While Clapham focused on the Horn of Africa and Ethiopia for the bulk of his academic career, his earlier work was marked by comparative studies of Sierra Leone and Liberia. He first visited Liberia during the final years of the Tubman government and returned for extended fieldwork in the mid-1970s. As a result of difficulties conducting research in Liberia under the Samuel Doe regime and during the civil war, his focus returned to the Horn and Ethiopia, the latter the subject of his doctorate. He was a longstanding editor of the Journal of Modern African Studies and now holds an affiliation with the University of Cambridge.

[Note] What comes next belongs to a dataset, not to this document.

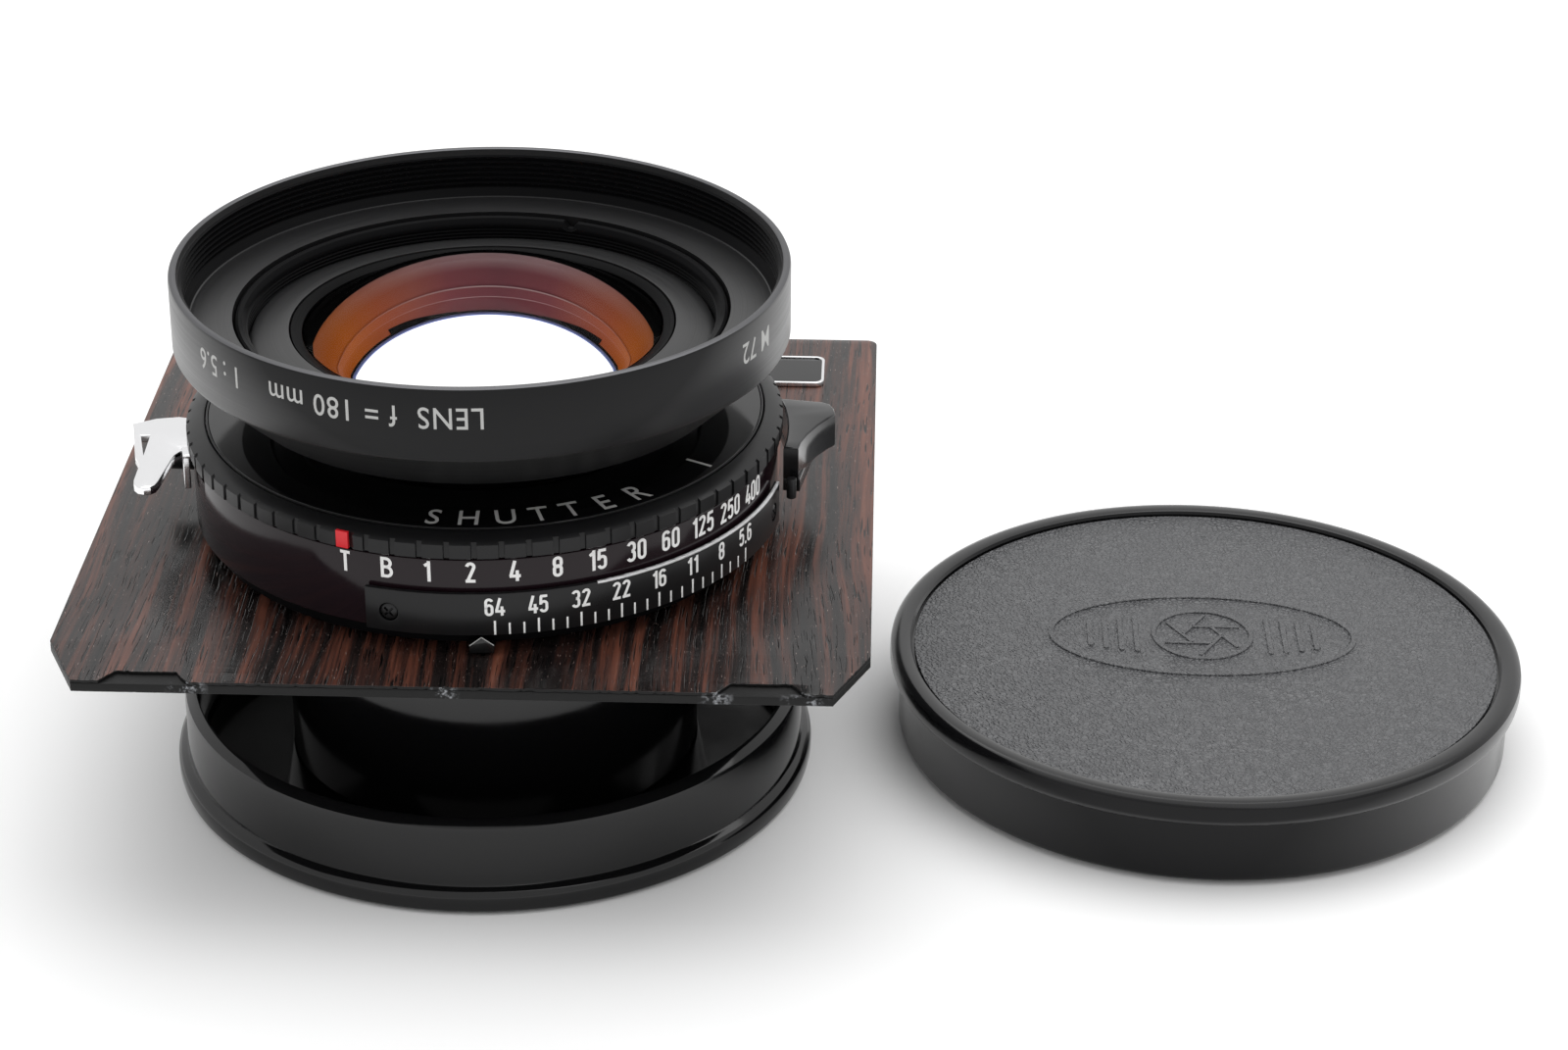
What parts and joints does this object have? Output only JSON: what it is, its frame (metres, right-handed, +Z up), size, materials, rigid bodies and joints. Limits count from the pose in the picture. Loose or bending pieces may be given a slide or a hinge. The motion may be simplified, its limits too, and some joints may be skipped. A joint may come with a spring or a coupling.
{
  "type": "view camera lens in leaf shutter on lens board",
  "caption": "View camera lens in a leaf shutter on a wood-faced lens board, standing in its rear cap with the front cap beside it.",
  "frame": {"origin": "on the lens axis, on the surface that the lens and its two caps stand on", "axes": "+Z up along the lens axis, out of the front of the lens; +X to the right when the shutter scale is seen from the front; -Y is the side that the shutter scale faces"},
  "size_m": [0.1795, 0.099, 0.0678],
  "materials": {
    "board_black": "satin black enamel on thin sheet, worn at the edge",
    "veneer": "open-pored dark veneer with red-brown and near-black streaks, satin",
    "badge": "blank black field inside a silver border",
    "black_steel": "blackened steel",
    "housing_lacquer": "smooth aubergine-black lacquer",
    "brass": "turned brass",
    "gloss_lacquer": "glossy black lacquer",
    "spring_steel": "polished steel",
    "moulded_black": "fine-grained black moulding",
    "bright_metal": "polished, bright plated steel",
    "scale_lacquer": "satin black with white engraved scale",
    "anodised_black": "fine-turned black anodising",
    "matt_black": "dead matt black inside the barrel",
    "coated_glass": "multi-coated optical glass with amber and purple reflections",
    "red_paint": "red enamel index",
    "blade_black": "blackened blade steel, dry",
    "cap_plastic": "glossy black moulding",
    "cap_grain": "fine leather-like grain with a blank raised emblem"
  },
  "bodies": {
    "root": {"board_plate": "board_black", "board_veneer": "veneer", "board_badge": "badge", "retaining_ring": "black_steel", "shutter_flange": "black_steel", "shutter_housing": "housing_lacquer", "mechanism_plate": "brass", "blade_spacer": "brass", "blade_cover": "brass", "face_plate": "gloss_lacquer", "main_spring": "spring_steel", "sync_housing": "moulded_black", "sync_terminal": "bright_metal", "sync_contact": "brass", "housing_screw": "bright_metal", "cable_release_socket": "black_steel", "aperture_scale_plate": "scale_lacquer", "scale_screw_left": "black_steel", "scale_screw_right": "black_steel", "filter_hood": "anodised_black", "hood_lock_ring": "anodised_black", "front_cell_ring": "matt_black", "front_glass_ring": "gloss_lacquer", "front_cell_barrel": "matt_black", "front_element_1": "coated_glass", "front_element_2": "coated_glass", "front_element_3": "coated_glass", "front_spacer": "matt_black", "rear_cell_barrel": "gloss_lacquer", "rear_element_4": "coated_glass", "rear_spacer": "matt_black", "rear_element_5": "coated_glass", "rear_element_6": "coated_glass", "rear_glass_ring": "matt_black"},
    "speed_dial": {"speed_ring": "anodised_black", "speed_index": "red_paint", "speed_cam_ring": "spring_steel"},
    "aperture_dial": {"aperture_ring": "matt_black", "aperture_pointer": "matt_black", "iris_cam_ring": "brass"},
    "cocking": {"cocking_lever": "bright_metal"},
    "release": {"release_lever": "bright_metal"},
    "press_focus": {"press_focus_lever": "matt_black"},
    "governor": {"governor_gear": "brass"},
    "rear_cap": {"rear_cap_shell": "cap_plastic", "rear_cap_panel": "cap_grain"},
    "front_cap": {"front_cap_shell": "cap_plastic", "front_cap_panel": "cap_grain"},
    "iris_blade_1": {"iris_blade_1": "blade_black"},
    "shutter_blade_1": {"shutter_blade_1": "blade_black"},
    "iris_blade_2": {"iris_blade_2": "blade_black"},
    "shutter_blade_2": {"shutter_blade_2": "blade_black"},
    "iris_blade_3": {"iris_blade_3": "blade_black"},
    "shutter_blade_3": {"shutter_blade_3": "blade_black"},
    "iris_blade_4": {"iris_blade_4": "blade_black"},
    "shutter_blade_4": {"shutter_blade_4": "blade_black"},
    "iris_blade_5": {"iris_blade_5": "blade_black"},
    "shutter_blade_5": {"shutter_blade_5": "blade_black"}
  },
  "joints": [
    {"name": "speed_turn", "type": "hinge", "parent": "root", "child": "speed_dial", "pos_m": [0, 0, 0.047], "axis": [0, 0, 1], "range_deg": [0, 90]},
    {"name": "aperture_turn", "type": "hinge", "parent": "root", "child": "aperture_dial", "pos_m": [0, 0, 0.035], "axis": [0, 0, 1], "range_deg": [0, 58]},
    {"name": "cocking_turn", "type": "hinge", "parent": "root", "child": "cocking", "pos_m": [0, 0, 0.044], "axis": [0, 0, 1], "range_deg": [-38, 0], "stiffness_Nm_per_rad": 0.02, "springref_deg": 20.05},
    {"name": "release_turn", "type": "hinge", "parent": "root", "child": "release", "pos_m": [-0.02315, -0.00552, 0.045], "axis": [0, 0, 1], "range_deg": [0, 8], "stiffness_Nm_per_rad": 0.02, "springref_deg": -8.59},
    {"name": "press_focus_turn", "type": "hinge", "parent": "root", "child": "press_focus", "pos_m": [0, 0, 0.0428], "axis": [0, 0, 1], "range_deg": [0, 14]},
    {"name": "governor_turn", "type": "hinge", "parent": "root", "child": "governor", "pos_m": [0.03093, 0.00325, 0.0439], "axis": [0, 0, 1], "range_deg": [0, 340]},
    {"name": "rear_cap_pull", "type": "slide", "parent": "root", "child": "rear_cap", "axis": [0, 0, -1], "range_m": [0, 0.03]},
    {"name": "front_cap_lift", "type": "slide", "parent": "root", "child": "front_cap", "axis": [0, 0, 1], "range_m": [0, 0.03]},
    {"name": "iris_blade_1_turn", "type": "hinge", "parent": "root", "child": "iris_blade_1", "pos_m": [0, -0.024, 0.038], "axis": [0, 0, 1], "range_deg": [-36.8, 0]},
    {"name": "iris_blade_2_turn", "type": "hinge", "parent": "root", "child": "iris_blade_2", "pos_m": [0.02283, -0.00742, 0.038], "axis": [0, 0, 1], "range_deg": [-36.8, 0]},
    {"name": "iris_blade_3_turn", "type": "hinge", "parent": "root", "child": "iris_blade_3", "pos_m": [0.01411, 0.01942, 0.038], "axis": [0, 0, 1], "range_deg": [-36.8, 0]},
    {"name": "iris_blade_4_turn", "type": "hinge", "parent": "root", "child": "iris_blade_4", "pos_m": [-0.01411, 0.01942, 0.038], "axis": [0, 0, 1], "range_deg": [-36.8, 0]},
    {"name": "iris_blade_5_turn", "type": "hinge", "parent": "root", "child": "iris_blade_5", "pos_m": [-0.02283, -0.00742, 0.038], "axis": [0, 0, 1], "range_deg": [-36.8, 0]},
    {"name": "shutter_blade_1_turn", "type": "hinge", "parent": "root", "child": "shutter_blade_1", "pos_m": [0, -0.024, 0.0405], "axis": [0, 0, 1], "range_deg": [-42.2, 0]},
    {"name": "shutter_blade_2_turn", "type": "hinge", "parent": "root", "child": "shutter_blade_2", "pos_m": [0.02283, -0.00742, 0.0405], "axis": [0, 0, 1], "range_deg": [-42.2, 0]},
    {"name": "shutter_blade_3_turn", "type": "hinge", "parent": "root", "child": "shutter_blade_3", "pos_m": [0.01411, 0.01942, 0.0405], "axis": [0, 0, 1], "range_deg": [-42.2, 0]},
    {"name": "shutter_blade_4_turn", "type": "hinge", "parent": "root", "child": "shutter_blade_4", "pos_m": [-0.01411, 0.01942, 0.0405], "axis": [0, 0, 1], "range_deg": [-42.2, 0]},
    {"name": "shutter_blade_5_turn", "type": "hinge", "parent": "root", "child": "shutter_blade_5", "pos_m": [-0.02283, -0.00742, 0.0405], "axis": [0, 0, 1], "range_deg": [-42.2, 0]}
  ],
  "couplings": [
    {"joint": "governor_turn", "follows": "cocking_turn", "ratio": -8.6562},
    {"joint": "iris_blade_1_turn", "follows": "aperture_turn", "ratio": -0.6328},
    {"joint": "iris_blade_2_turn", "follows": "aperture_turn", "ratio": -0.6328},
    {"joint": "iris_blade_3_turn", "follows": "aperture_turn", "ratio": -0.6328},
    {"joint": "iris_blade_4_turn", "follows": "aperture_turn", "ratio": -0.6328},
    {"joint": "iris_blade_5_turn", "follows": "aperture_turn", "ratio": -0.6328},
    {"joint": "shutter_blade_1_turn", "follows": "press_focus_turn", "ratio": -3},
    {"joint": "shutter_blade_2_turn", "follows": "press_focus_turn", "ratio": -3},
    {"joint": "shutter_blade_3_turn", "follows": "press_focus_turn", "ratio": -3},
    {"joint": "shutter_blade_4_turn", "follows": "press_focus_turn", "ratio": -3},
    {"joint": "shutter_blade_5_turn", "follows": "press_focus_turn", "ratio": -3}
  ]
}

As Liberia seeks to turn a corner in the consolidation of its democratic system, the preservation of the work and legacies of its leaders will become an increasingly germane issue. The family of William Tolbert, Jr. established a foundation to honor Tubman’s successor and President Ellen Johnson Sirleaf has now turned her attention to buttressing her legacy through a presidential center, an effort that builds on the publication of her biography while she was in office.

The Bush Chicken spoke with Clapham about his experience reviewing Tubman’s papers at the request of the late president’s widow, Antoinette Tubman. She had hoped to establish a Tubman presidential library, along the lines of the U.S. system. The written exchange between Brooks Marmon [BM] and Clapham [CC] has been lightly edited.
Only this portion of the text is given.